The powerful person rarely sits at the head of the table anymore.
That’s too obvious, too formal. Instead, they choose strategic spots where they can observe everyone while maintaining easy exit access.
They’re never trapped by the room’s geography.
Notice how they handle their physical space: They maintain a consistent, relaxed posture that suggests they’re evaluating.
Their hands stay visible but still, avoiding the nervous gestures that betray uncertainty.
When they do move, it’s deliberate. Closing a folder, putting down a pen, pushing slightly back from the table; each movement signals a transition that others unconsciously follow.
I once watched a CEO kill a multi-million dollar proposal without saying no.
When the presenting team reached their key ask, she simply removed her reading glasses, cleaned them slowly, and placed them on the table.
The presenting team started backpedaling immediately, offering modifications, and reducing their demands.
She hadn’t uttered a word of objection.
They ask questions others are afraid to ask
Here’s something crucial about power dynamics: Most people in meetings are performing.
They’re trying to sound smart, avoid looking ignorant, or protect their position.
The truly powerful person has already transcended these concerns, and they’ll ask the basic question everyone else is too embarrassed to voice: “Why are we doing this?”, “What happens if we don’t?”, and “Who actually wants this?”
These aren’t complex questions but, in rooms full of people trying to demonstrate sophistication, someone willing to strip away pretense holds tremendous power.
They force everyone else to justify not just their proposals but their basic assumptions.
During a board meeting years ago, we spent ninety minutes discussing an elaborate restructuring plan.
Until the quietest board member asked, “Has anyone talked to the employees about this?”
Silence. Three months of planning unraveled because no one wanted to admit they’d avoided the obvious first step.
They control information flow
The powerful person rarely reveals everything they know.
They portion out information strategically, using knowledge gaps to maintain advantage, they’ll reference a conversation you weren’t part of, mention data you haven’t seen, or allude to alternatives you didn’t know existed to remind everyone that the full picture remains in their control.
Watch how they handle documents: They don’t frantically flip through papers or scroll through presentations.
Often, they barely glance at materials others are studying intently.
Why?
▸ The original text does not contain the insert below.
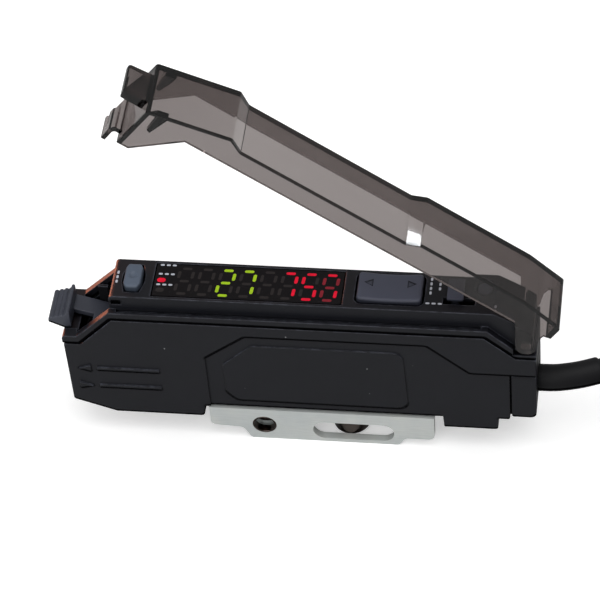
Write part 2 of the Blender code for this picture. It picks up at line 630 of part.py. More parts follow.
# Boards, switches and display blocks inside
def make_inside():
    half = DECK_HALF_WIDTH - 1.25
    board = box("display_board", -27.6, 29.0, -half, half, BOARD_Z, BOARD_Z + BOARD_THICK)
    finish_part(board, "board")
    main_board = box("main_board", -18.5, 29.2, -0.5, 0.5, 9.2, 24.9)
    join(main_board,
         box("processor", -8, 2, 0.4, 1.6, 13, 21),
         box("driver_chip", 6, 12, 0.4, 1.4, 12, 17),
         box("capacitor", 16, 20, -1.9, -0.4, 12, 18))
    cut(main_board, box("hook_relief", 21.5, 30, -3, 3, 4, 9.6))
    finish_part(main_board, "board")
    low = BOARD_Z + BOARD_THICK + 0.2
    finish_part(box("digits_left", WINDOW_X0 + 2.5, -7.15, -half, half, low, 28.9), "chip")
    finish_part(box("digits_right", -6.85, WINDOW_X1 - 0.4, -half, half, low, 28.9), "chip")
    for name, y in (("output_lamp", 0.0), ("preset_lamp", -2.0)):
        finish_part(box(name, WINDOW_X0 + 0.6, WINDOW_X0 + 2.0, y - 0.5, y + 0.5, low, 28.7), "led_red")
    switches = (("set_switch", SET_X, 0.0, 27.3), ("rocker_switch_left", ROCKER_X - 0.3 * ROCKER_LENGTH, 0.0, 28.2),
                ("rocker_switch_right", ROCKER_X + 0.3 * ROCKER_LENGTH, 0.0, 28.2),
                ("reset_switch", RESET_X, RESET_Y - 0.6, 27.4))
    for name, x, y, top in switches:
        body = box(name, x - 1.3, x + 1.3, y - 1.3, y + 1.3, low, top - 0.4)
        join(body, cylinder("switch_plunger", (x, y, top - 0.5), 0.6, 1.0, "Z", 16))
        finish_part(body, "steel")
    finish_part(box("slide_switch", SLIDE_X - 2.0, SLIDE_X + 2.6, -2.5, 0.4, low, 27.9), "steel")


# Bracket: folded zinc-plated sheet, with a round hole and a slot in its upright flange and a riveted post behind each
def make_bracket():
    outline = rounded([
        (BRACKET_X0, WEB_TOP_Z), (BRACKET_X0, 2.7, 0.9), (-10.4, 2.4, 1.0), (-9.2, 0, 0.6),
        (14.0, 0, 0.6), (15.0, 1.65, 0.8), (BRACKET_X1, 1.65, 1.0), (BRACKET_X1, WEB_TOP_Z),
    ], 4)
    bracket = extruded("rail_bracket", outline, -HALF_WIDTH, SHEET - HALF_WIDTH)
    join(bracket, box("web", BRACKET_X0, BRACKET_X1, -HALF_WIDTH + 0.2, HALF_WIDTH, WEB_TOP_Z - SHEET, WEB_TOP_Z))
    slot = rounded([(0.6, 0.75, 1.85), (13.3, 0.75, 1.85), (13.3, 4.5, 1.85), (0.6, 4.5, 1.85)], 8)
    for x in (HOLE_X, POST_X):
        join(bracket, cylinder("post", (x, SHEET - HALF_WIDTH + 0.6 + POST_R, 3.4), POST_R, 5.2, "Z", 32))
    cut(bracket,
        cylinder("screw_hole", (HOLE_X, -HALF_WIDTH, 3.25), 1.9, 3, "Y", 32),
        extruded("screw_slot", slot, -9, 0.3 + SHEET - HALF_WIDTH))
    return finish_part(bracket, "zinc")


# Spring hook: slides in the right foot and grips the rail edge
def make_rail_hook():
    outline = rounded([(18.7, BOTTOM_Z), (18.7, BOTTOM_Z + 0.25), (19.2, BOTTOM_Z + 0.5), (20.4, BOTTOM_Z + 0.5),
                       (21.6, 6.5, 0.4), (30.6, 6.5, 0.4), (30.6, BOTTOM_Z)], 3)
    hook = extruded("rail_hook", outline, -1.5, 1.5)
    cut(hook, box("tool_slot", 29.6, 30.1, -0.9, 0.9, 4, 7))
    finish_part(hook, "case")
    return put_origin(hook, 30, 0, BOTTOM_Z)


# Cable: moulded boot, the free stretch, the stored hank with its tie, and the stripped leads
def make_cable():
    boot_knots = [(33.7, 0, CABLE_Z), (36.2, 0, CABLE_Z), (38.5, 0.15, CABLE_Z), (41.6, 0.9, CABLE_Z),
                  (BOOT_END[0], BOOT_END[1], CABLE_Z)]
    boot_path = [Vector((31.9, 0, CABLE_Z)), Vector((33.0, 0, CABLE_Z)), Vector((33.02, 0, CABLE_Z)),
                 *smooth_path(boot_knots, 3)]
    radii = [1.38, 1.38, 1.0] + [1.0] * (len(boot_path) - 3)
    tube("cable_boot", boot_path, BOOT_D, radii, 4)
    start = (BOOT_END[0] + 0.38, BOOT_END[1] + 0.16, CABLE_Z)
    tube("cable", smooth_path([start, (48.2, 3.6, 12.05), (51.4, 4.95, 11.9), (54.4, 6.1, 11.95)], 3), CABLE_D)
    make_hank()
    tail_x, tail_y = HANK_X0 + HANK_OUTER_HALF + 12, HANK_Y + HANK_INNER_HALF - GAP - CABLE_D / 2 - 0.05
    tail_knots = [(tail_x, tail_y, CABLE_D / 2 + 0.02), (tail_x + 4, tail_y - 0.65, CABLE_D / 2 + 0.02),
                  (tail_x + 8, tail_y - 1.75, CABLE_D / 2 + 0.02)]
    tube("cable_tail", smooth_path(tail_knots, 4), CABLE_D)
    along, aside = Vector((0.94, -0.34, 0)), Vector((0.34, 0.94, 0))
    end = Vector((tail_x + 8.5, tail_y - 1.9, 0))
    for name, side, up, spread in (("brown", -0.72, -0.72, -5.2), ("blue", 0.72, -0.72, 2.0),
                                   ("black", -0.72, 0.72, -1.7), ("white", 0.72, 0.72, 5.4)):
        height = CABLE_D / 2 + up + 0.02
        lead_knots = [end + aside * side + Vector((0, 0, height)),
                      end + along * 3 + aside * (side + 0.16 * spread) + Vector((0, 0, height - 0.25 * (up + 0.2))),
                      end + along * 8 + aside * (0.6 * spread) + Vector((0, 0, LEAD_D / 2 + 0.1)),
                      end + along * 14 + aside * spread + Vector((0, 0, LEAD_D / 2 + 0.02))]
        lead = tube("lead_" + name, smooth_path(lead_knots, 4), LEAD_D, None, 1)
        lead.data.materials[0] = MATERIALS[name]


def make_hank():
    """The stored length: a long flat loop of turns, three across and five high, the outer ones four high."""
    middle = HANK_X0 + HANK_OUTER_HALF + HANK_RUN / 2

    def loop(name, half, low, high):
        return slot_block(name, middle, HANK_Y, HANK_RUN + 2 * half, 2 * half, low, high, half - 0.6)

    hank = loop("cable_coil", HANK_OUTER_HALF, 0.02, HANK_HEIGHT - CABLE_D)
    join(hank, loop("hank_top_turns", HANK_OUTER_HALF - CABLE_D, 1.0, HANK_HEIGHT))
    cut(hank, loop("hank_middle", HANK_INNER_HALF, -5, 40))
    finish_part(hank, "rubber")
    near, far = HANK_Y - HANK_OUTER_HALF - GAP, HANK_Y + HANK_OUTER_HALF + GAP
    tie = box("coil_tie", middle - 3, middle + 3, near - 0.6, far + 0.6, 0.02, HANK_HEIGHT + GAP + 0.6)
    cut(tie, box("tie_inside", middle - 9, middle + 9, near, far, -1, HANK_HEIGHT + GAP))
    return finish_part(tie, "rubber")


make_case_lower()
make_case_upper()
make_rear_cap()
make_cover()
make_hinge_pin()
make_lever()
make_lever_pin()
make_optics()
make_controls()
make_inside()
make_bracket()
make_rail_hook()
make_cable()
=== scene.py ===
import math

import bmesh
import bpy
from mathutils import Matrix, Vector


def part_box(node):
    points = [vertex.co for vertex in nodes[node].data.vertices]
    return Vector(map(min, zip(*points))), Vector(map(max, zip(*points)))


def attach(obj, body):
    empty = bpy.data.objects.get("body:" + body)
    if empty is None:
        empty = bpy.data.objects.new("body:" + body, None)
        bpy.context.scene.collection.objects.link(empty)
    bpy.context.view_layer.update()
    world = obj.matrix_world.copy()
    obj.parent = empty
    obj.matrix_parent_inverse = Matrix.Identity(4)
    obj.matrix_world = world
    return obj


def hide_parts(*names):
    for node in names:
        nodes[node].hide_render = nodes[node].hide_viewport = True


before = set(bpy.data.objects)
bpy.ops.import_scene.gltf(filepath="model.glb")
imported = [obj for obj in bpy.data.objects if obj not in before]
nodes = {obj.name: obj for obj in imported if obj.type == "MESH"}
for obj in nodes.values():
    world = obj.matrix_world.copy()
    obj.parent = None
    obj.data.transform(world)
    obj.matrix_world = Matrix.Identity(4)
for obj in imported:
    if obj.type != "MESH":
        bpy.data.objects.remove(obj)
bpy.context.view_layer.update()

# Rail bracket. A folded strip of rolled steel sheet, punched with a round hole and a slot, then zinc
# plated and passivated. The eye sees a dull silver with faint rolling lines and a cloudy, slightly
# warm and cool bloom, and brighter cut edges.
MM = 0.001


def linear(colour):
    """An sRGB hex colour as the linear one that a shader takes."""
    parts = [int(colour[index:index + 2], 16) / 255 for index in (0, 2, 4)]
    return [part / 12.92 if part <= 0.04045 else ((part + 0.055) / 1.055) ** 2.4 for part in parts] + [1.0]


def add(tree, kind, settings=None, links=None):
    """Adds a node, sets its options and sockets, and links other nodes' sockets into it."""
    node = tree.nodes.new(kind)
    for name, value in (settings or {}).items():
        if isinstance(name, str) and hasattr(node, name):
            setattr(node, name, value)
        else:
            node.inputs[name].default_value = value
    for name, source in (links or {}).items():
        tree.links.new(source, node.inputs[name])
    return node


def new_material(name):
    """An empty node material: the tree, its Principled shader and its Object coordinates."""
    material = bpy.data.materials.new(name)
    material.use_nodes = True
    tree = material.node_tree
    shader = tree.nodes["Principled BSDF"]
    place = add(tree, "ShaderNodeTexCoord").outputs["Object"]
    return material, tree, shader, place


def dress(names, material):
    """Gives CAD nodes a finish."""
    for name in names:
        mesh = nodes[name].data
        mesh.materials.clear()
        mesh.materials.append(material)


zinc, tree, shader, place = new_material("zinc_plated_steel")
shader.inputs["Metallic"].default_value = 0.5
bloom = add(tree, "ShaderNodeTexNoise", {"Scale": 130.0, "Detail": 4.0, "Roughness": 0.6}, {"Vector": place})
bloom_tint = add(tree, "ShaderNodeValToRGB", None, {"Fac": bloom.outputs["Fac"]})
bloom_tint.color_ramp.elements[0].position = 0.3
bloom_tint.color_ramp.elements[0].color = linear("d6dcdc")
bloom_tint.color_ramp.elements[1].position = 0.75
bloom_tint.color_ramp.elements[1].color = linear("e8ebe7")
# Rolling lines run along the strip, about 0.15 mm apart
stretch = add(tree, "ShaderNodeMapping", {"Scale": (0.05, 1.0, 1.0)}, {"Vector": place})
rolling = add(tree, "ShaderNodeTexNoise", {"Scale": 6500.0, "Detail": 2.0},
              {"Vector": stretch.outputs["Vector"]})
streaked = add(tree, "ShaderNodeMixRGB", {"blend_type": "MULTIPLY", "Fac": 0.22},
               {"Color1": bloom_tint.outputs["Color"], "Color2": rolling.outputs["Fac"]})
tree.links.new(streaked.outputs["Color"], shader.inputs["Base Color"])
zinc_rough = add(tree, "ShaderNodeMapRange", {"To Min": 0.30, "To Max": 0.48},
                 {"Value": bloom.outputs["Fac"]})
tree.links.new(zinc_rough.outputs["Result"], shader.inputs["Roughness"])
zinc_bump = add(tree, "ShaderNodeBump", {"Strength": 0.15, "Distance": 0.02 * MM},
                {"Height": rolling.outputs["Fac"]})
tree.links.new(zinc_bump.outputs["Normal"], shader.inputs["Normal"])
dress(["rail_bracket"], zinc)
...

Because they’ve either already seen everything that matters, or they know the real decision won’t be made based on what’s written down.
They also control information about themselves.
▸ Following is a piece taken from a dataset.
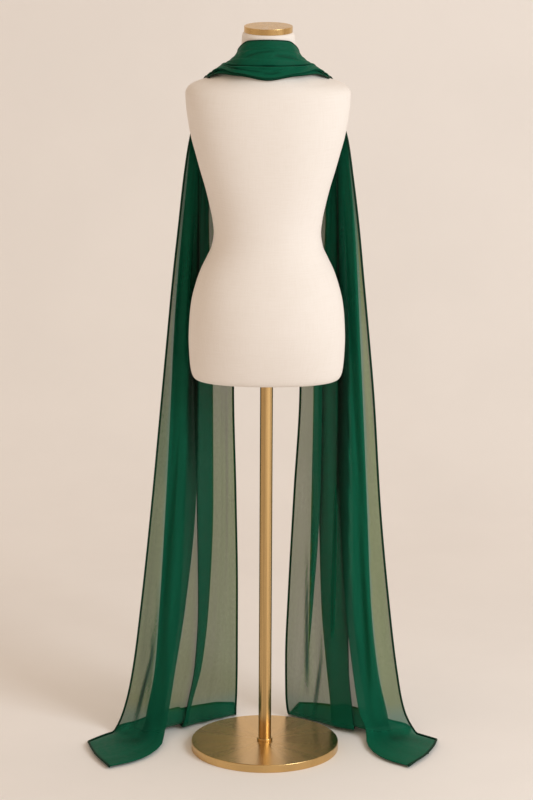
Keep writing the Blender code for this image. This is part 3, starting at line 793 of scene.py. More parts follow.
class Graph:
    """A short way to write a node tree."""

    def __init__(self, tree: bpy.types.NodeTree) -> None:
        """Starts on a tree."""
        self.tree = tree

    def node(self, kind: str, inputs: dict | None = None, **settings: object) -> bpy.types.Node:
        """Adds a node.

        Args:
            kind: The node's Blender type.
            inputs: Values or output sockets, by the input's name or number.
            settings: Properties of the node.

        Returns:
            The new node.
        """
        made = self.tree.nodes.new(kind)
        for name, value in settings.items():
            setattr(made, name, value)
        self.feed(made, inputs or {})
        return made

    def feed(self, target: bpy.types.Node, inputs: dict) -> None:
        """Sets or links a node's inputs.

        Args:
            target: The node.
            inputs: Values or output sockets, by the input's name or number.
        """
        for name, value in inputs.items():
            if isinstance(value, Socket):
                self.tree.links.new(value, target.inputs[name])
            else:
                target.inputs[name].default_value = value

    def maths(self, operation: str, *values: float | Socket, clamp: bool = False) -> Socket:
        """A sum, product or the like.

        Args:
            operation: What a Math node calls it.
            values: Numbers or sockets.
            clamp: Whether the result is kept between 0 and 1.

        Returns:
            The result's socket.
        """
        settings = {"operation": operation, "use_clamp": clamp}
        return self.node("ShaderNodeMath", dict(enumerate(values)), **settings).outputs[0]

    def ramp(self, value: Socket, low: float, high: float, start: float, end: float) -> Socket:
        """A value moved from one range to another, gently at both ends.

        Args:
            value: The value's socket.
            low: Where the first range starts.
            high: Where it ends.
            start: Where the second range starts.
            end: Where it ends.

        Returns:
            The result's socket.
        """
        inputs = {0: value, 1: low, 2: high, 3: start, 4: end}
        return self.node("ShaderNodeMapRange", inputs, interpolation_type="SMOOTHSTEP").outputs[0]

    def noise(self, place: Socket, scale: float, detail: float = 2.0) -> Socket:
        """Smooth noise from 0 to 1.

        Args:
            place: The place's socket.
            scale: How many bumps there are in a metre.
            detail: How many finer layers it has.

        Returns:
            The noise's socket.
        """
        inputs = {"Vector": place, "Scale": scale, "Detail": detail, "Roughness": 0.55}
        return self.node("ShaderNodeTexNoise", inputs).outputs["Fac"]

    def stretched(self, place: Socket, scale: tuple) -> Socket:
        """A place scaled along each axis."""
        return self.node("ShaderNodeMapping", {"Vector": place, "Scale": scale}).outputs[0]

    def attribute(self, name: str) -> Socket:
        """A number that the mesh holds at each point."""
        return self.node("ShaderNodeAttribute", attribute_name=name).outputs["Fac"]

    def blend(self, share: Socket, first: Colour | Socket, second: Colour | Socket) -> Socket:
        """A mix of two colours.

        Args:
            share: How much of the second there is, from 0 to 1.
            first: The first colour.
            second: The second colour.

        Returns:
            The mix's socket.
        """
        colours = [(*c, 1.0) if isinstance(c, tuple) else c for c in (first, second)]
        made = self.node("ShaderNodeMix", data_type="RGBA")
        self.feed(made, {0: share, 6: colours[0], 7: colours[1]})
        return made.outputs[2]

    def bump(self, strength: float, depth: float, height: Socket) -> Socket:
        """The surface's direction over small bumps.

        Args:
            strength: How strongly they show.
            depth: How deep they are.
            height: The height's socket.

        Returns:
            The direction's socket.
        """
        inputs = {"Strength": strength, "Distance": depth, "Height": height}
        return self.node("ShaderNodeBump", inputs).outputs[0]


def new_group(
    name: str, inputs: dict[str, tuple[str, object]], outputs: dict[str, str]
) -> tuple[Graph, dict[str, Socket], bpy.types.Node]:
    """A shader node group with named sockets.

    Args:
        name: The group's name.
        inputs: Each input's kind and default value.
        outputs: Each output's kind.

    Returns:
        The group's graph, its input sockets by name and its output node.
    """
    tree = bpy.data.node_groups.new(name, "ShaderNodeTree")
    for title, (kind, value) in inputs.items():
        made = tree.interface.new_socket(title, in_out="INPUT", socket_type=f"NodeSocket{kind}")
        if kind != "Vector":
            made.default_value = value
    for title, kind in outputs.items():
        tree.interface.new_socket(title, in_out="OUTPUT", socket_type=f"NodeSocket{kind}")
    graph = Graph(tree)
    start = graph.node("NodeGroupInput")
    return graph, {title: start.outputs[title] for title in inputs}, graph.node("NodeGroupOutput")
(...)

You’ll leave a two-hour meeting with them and realize you know nothing about their actual position on the matter.
They’ve gathered everyone else’s views, concerns, and breaking points while revealing nothing of their own; this information asymmetry becomes their leverage in the final decision.
They know when to leave
The most powerful person in the room often leaves first when their presence is no longer necessary.
They’ll stand up during a natural pause, thank everyone for their time, and depart while others are still debating details.
This is the ultimate power move because, by leaving, they signal that the important decisions have been made or that nothing being discussed requires their direct input.
Everyone left behind suddenly questions whether they’re wasting time on topics that don’t matter to the person who actually matters.
I learned to recognize when someone was about to make this move.
They’d start closing notebooks, putting away phones, straightening papers.
These small actions would trigger anxiety in others who’d suddenly rush to make their final points before the real decision-maker disappeared.
Closing thoughts
After decades of watching power dynamics play out, I’ve come to understand that true authority operates like gravity.
You don’t see it directly, but you feel its pull in how everyone else moves.
The person talking most is usually trying to convince someone, while the quiet one has already decided and is simply watching the process play out.
If you want to identify who really holds power in your next meeting, stop listening to who’s talking and start watching who everyone else is watching.
Notice who can change the room’s energy with a small gesture, and pay attention to who asks simple questions that make everyone reconsider.
Observe who controls the pace, the information, and ultimately, their own presence.
The real lesson is to understand that, in most professional settings, power is about the confidence to be still when others are frantic, to be certain when others are selling, and to know that your decision—when it comes—will be the one that matters.